**Data provided:**
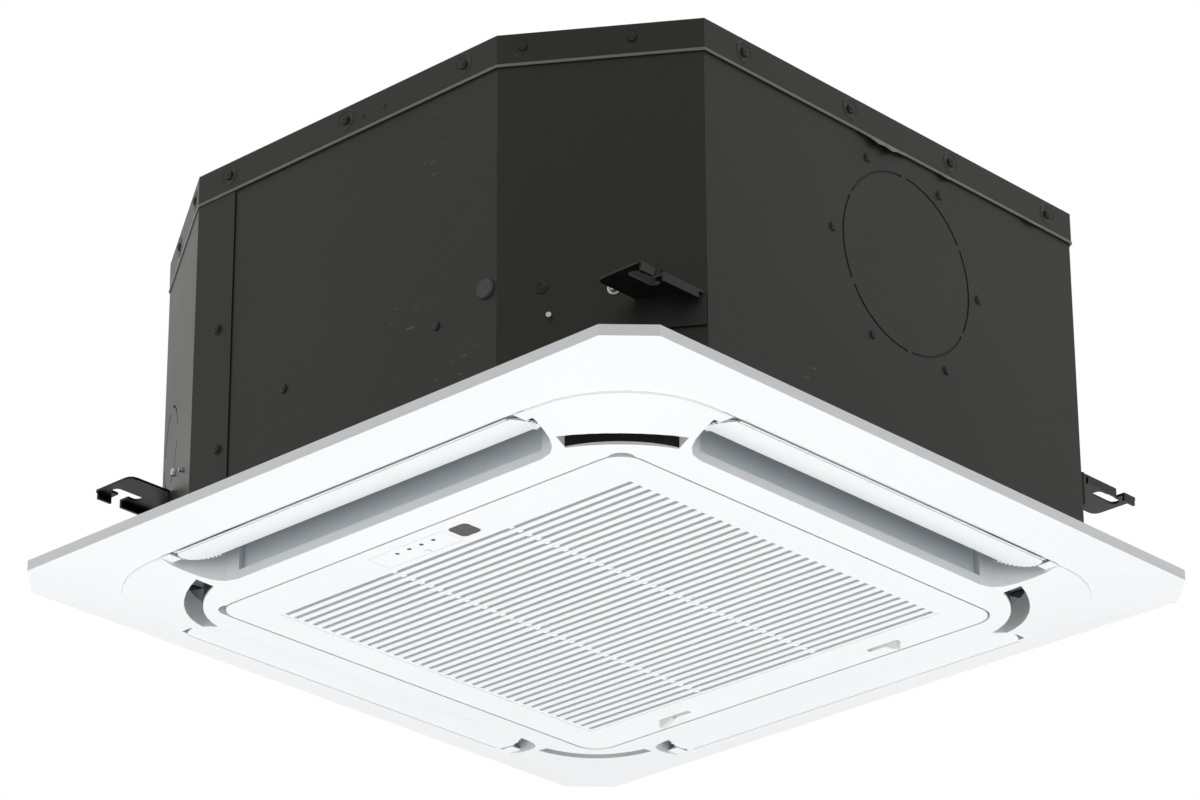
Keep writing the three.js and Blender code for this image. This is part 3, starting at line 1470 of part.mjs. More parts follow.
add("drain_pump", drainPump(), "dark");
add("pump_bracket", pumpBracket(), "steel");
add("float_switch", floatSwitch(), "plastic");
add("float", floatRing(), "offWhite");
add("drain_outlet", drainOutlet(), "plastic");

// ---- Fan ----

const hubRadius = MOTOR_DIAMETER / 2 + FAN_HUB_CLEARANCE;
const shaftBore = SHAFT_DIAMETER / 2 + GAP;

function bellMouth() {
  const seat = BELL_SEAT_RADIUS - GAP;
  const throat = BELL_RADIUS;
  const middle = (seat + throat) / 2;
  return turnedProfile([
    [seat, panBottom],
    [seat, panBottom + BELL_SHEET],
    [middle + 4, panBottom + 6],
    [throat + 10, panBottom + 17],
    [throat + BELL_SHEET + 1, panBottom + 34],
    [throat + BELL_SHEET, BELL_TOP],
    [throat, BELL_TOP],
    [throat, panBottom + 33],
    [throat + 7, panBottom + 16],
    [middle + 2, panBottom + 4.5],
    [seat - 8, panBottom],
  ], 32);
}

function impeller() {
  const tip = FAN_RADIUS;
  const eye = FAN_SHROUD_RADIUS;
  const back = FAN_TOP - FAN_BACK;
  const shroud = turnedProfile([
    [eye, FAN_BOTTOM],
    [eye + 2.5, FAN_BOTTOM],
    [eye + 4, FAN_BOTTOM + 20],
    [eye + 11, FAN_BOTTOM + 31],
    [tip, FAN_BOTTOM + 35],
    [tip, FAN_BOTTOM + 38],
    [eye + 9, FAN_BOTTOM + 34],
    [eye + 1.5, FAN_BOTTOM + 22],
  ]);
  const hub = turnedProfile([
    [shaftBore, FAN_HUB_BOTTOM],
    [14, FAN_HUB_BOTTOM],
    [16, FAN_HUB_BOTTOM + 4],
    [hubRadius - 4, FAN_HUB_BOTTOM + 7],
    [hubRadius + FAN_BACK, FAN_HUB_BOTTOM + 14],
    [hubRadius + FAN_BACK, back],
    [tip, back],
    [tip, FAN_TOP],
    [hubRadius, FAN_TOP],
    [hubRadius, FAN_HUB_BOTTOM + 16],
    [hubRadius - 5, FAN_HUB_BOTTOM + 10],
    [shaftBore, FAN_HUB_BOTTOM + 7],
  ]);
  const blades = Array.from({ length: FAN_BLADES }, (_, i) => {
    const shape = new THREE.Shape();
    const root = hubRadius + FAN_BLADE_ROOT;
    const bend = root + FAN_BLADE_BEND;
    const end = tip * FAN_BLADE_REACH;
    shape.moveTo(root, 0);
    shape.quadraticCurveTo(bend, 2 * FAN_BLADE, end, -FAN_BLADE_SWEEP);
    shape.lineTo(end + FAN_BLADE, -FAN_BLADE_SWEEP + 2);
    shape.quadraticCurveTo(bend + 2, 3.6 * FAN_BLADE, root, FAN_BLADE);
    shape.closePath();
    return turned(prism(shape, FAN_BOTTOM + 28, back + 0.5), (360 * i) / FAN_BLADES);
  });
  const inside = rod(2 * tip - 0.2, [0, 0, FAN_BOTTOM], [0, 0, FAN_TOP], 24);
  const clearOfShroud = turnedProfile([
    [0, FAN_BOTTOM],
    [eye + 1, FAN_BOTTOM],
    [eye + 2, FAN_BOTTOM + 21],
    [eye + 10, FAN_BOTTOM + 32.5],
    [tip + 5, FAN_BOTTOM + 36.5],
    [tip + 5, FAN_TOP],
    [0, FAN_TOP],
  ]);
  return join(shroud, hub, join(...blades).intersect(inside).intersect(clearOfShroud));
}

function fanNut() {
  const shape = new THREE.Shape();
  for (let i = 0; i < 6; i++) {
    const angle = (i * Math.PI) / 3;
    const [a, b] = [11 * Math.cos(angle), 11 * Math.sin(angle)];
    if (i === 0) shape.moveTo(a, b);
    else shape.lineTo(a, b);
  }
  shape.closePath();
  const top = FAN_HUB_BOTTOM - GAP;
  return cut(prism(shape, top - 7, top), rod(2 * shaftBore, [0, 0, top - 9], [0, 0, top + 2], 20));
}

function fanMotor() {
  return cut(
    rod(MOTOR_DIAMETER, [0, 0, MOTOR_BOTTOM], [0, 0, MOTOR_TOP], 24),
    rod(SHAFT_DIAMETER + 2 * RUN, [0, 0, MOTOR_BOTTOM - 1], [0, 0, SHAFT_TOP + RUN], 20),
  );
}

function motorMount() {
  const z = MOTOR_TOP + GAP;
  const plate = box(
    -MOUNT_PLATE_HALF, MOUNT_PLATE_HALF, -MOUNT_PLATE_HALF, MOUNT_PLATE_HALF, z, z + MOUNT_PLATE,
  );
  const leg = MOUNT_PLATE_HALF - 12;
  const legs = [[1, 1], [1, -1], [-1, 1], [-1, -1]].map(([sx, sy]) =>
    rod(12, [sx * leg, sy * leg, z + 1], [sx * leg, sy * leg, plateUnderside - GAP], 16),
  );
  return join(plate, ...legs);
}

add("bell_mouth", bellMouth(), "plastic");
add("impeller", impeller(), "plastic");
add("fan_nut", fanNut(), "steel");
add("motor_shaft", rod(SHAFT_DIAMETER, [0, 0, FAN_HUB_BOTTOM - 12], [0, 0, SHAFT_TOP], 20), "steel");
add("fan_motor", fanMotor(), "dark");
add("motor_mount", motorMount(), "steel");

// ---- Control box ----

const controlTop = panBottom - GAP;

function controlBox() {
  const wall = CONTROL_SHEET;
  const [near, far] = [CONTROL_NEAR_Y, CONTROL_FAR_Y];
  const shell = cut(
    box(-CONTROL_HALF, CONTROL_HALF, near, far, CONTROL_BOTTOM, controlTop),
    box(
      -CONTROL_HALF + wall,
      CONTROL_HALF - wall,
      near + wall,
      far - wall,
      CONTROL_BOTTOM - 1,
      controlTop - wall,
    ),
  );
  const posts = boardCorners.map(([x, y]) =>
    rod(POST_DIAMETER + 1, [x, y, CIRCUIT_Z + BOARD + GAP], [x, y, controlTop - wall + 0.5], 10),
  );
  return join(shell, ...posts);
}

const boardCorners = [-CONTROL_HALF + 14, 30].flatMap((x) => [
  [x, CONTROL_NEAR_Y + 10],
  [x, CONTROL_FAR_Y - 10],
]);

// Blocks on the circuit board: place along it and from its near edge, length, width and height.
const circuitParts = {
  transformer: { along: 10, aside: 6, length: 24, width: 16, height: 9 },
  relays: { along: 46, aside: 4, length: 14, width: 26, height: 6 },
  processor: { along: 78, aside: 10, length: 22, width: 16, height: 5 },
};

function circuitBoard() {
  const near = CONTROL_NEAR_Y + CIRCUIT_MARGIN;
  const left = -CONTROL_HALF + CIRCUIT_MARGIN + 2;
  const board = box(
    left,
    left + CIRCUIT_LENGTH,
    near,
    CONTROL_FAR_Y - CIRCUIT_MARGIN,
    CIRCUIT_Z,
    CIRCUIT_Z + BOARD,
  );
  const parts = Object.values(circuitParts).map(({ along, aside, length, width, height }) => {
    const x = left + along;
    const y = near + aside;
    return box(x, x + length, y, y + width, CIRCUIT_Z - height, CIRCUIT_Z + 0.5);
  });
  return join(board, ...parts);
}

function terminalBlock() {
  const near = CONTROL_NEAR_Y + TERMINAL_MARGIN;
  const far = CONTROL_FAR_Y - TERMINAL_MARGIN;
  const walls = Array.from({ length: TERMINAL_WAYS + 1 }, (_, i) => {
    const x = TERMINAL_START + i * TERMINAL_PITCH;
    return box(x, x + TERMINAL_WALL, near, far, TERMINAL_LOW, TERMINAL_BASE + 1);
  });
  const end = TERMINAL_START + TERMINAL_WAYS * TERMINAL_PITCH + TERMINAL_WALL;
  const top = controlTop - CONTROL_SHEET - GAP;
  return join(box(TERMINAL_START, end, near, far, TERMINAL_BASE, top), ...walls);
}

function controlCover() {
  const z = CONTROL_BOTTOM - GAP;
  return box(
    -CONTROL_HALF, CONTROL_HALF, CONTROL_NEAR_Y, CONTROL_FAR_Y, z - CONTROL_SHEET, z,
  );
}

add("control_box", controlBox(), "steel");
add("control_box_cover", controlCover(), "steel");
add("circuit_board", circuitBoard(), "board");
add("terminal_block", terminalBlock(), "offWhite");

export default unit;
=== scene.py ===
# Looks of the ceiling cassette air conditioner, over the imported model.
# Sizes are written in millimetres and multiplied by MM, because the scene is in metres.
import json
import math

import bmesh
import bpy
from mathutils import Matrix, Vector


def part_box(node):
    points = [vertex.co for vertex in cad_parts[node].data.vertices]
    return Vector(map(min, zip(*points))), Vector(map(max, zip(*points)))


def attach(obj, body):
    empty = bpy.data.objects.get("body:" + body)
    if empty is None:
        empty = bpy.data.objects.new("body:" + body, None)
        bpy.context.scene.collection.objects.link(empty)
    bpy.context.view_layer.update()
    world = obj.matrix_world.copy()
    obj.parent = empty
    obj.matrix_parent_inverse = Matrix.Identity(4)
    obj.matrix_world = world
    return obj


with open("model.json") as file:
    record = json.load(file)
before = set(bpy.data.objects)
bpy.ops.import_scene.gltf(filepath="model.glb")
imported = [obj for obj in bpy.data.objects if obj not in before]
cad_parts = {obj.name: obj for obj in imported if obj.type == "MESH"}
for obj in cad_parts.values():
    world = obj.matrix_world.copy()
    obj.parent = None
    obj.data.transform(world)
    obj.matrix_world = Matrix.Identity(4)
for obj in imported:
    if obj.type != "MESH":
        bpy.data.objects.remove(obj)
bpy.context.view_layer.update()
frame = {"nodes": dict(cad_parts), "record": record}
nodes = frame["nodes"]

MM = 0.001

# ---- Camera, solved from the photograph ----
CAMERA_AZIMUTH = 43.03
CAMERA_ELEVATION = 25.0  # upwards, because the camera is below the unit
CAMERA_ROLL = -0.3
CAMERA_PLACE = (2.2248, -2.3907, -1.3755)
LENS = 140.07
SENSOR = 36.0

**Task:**
The required output is an exact reproduction of the lines starting at the one that contains "const top = controlTop" and ending at the one that contains "obj.parent = empty". Both boundary lines belong to it.

**Right answer:**
  const top = controlTop - CONTROL_SHEET - GAP;
  return join(box(TERMINAL_START, end, near, far, TERMINAL_BASE, top), ...walls);
}

function controlCover() {
  const z = CONTROL_BOTTOM - GAP;
  return box(
    -CONTROL_HALF, CONTROL_HALF, CONTROL_NEAR_Y, CONTROL_FAR_Y, z - CONTROL_SHEET, z,
  );
}

add("control_box", controlBox(), "steel");
add("control_box_cover", controlCover(), "steel");
add("circuit_board", circuitBoard(), "board");
add("terminal_block", terminalBlock(), "offWhite");

export default unit;
=== scene.py ===
# Looks of the ceiling cassette air conditioner, over the imported model.
# Sizes are written in millimetres and multiplied by MM, because the scene is in metres.
import json
import math

import bmesh
import bpy
from mathutils import Matrix, Vector


def part_box(node):
    points = [vertex.co for vertex in cad_parts[node].data.vertices]
    return Vector(map(min, zip(*points))), Vector(map(max, zip(*points)))


def attach(obj, body):
    empty = bpy.data.objects.get("body:" + body)
    if empty is None:
        empty = bpy.data.objects.new("body:" + body, None)
        bpy.context.scene.collection.objects.link(empty)
    bpy.context.view_layer.update()
    world = obj.matrix_world.copy()
    obj.parent = empty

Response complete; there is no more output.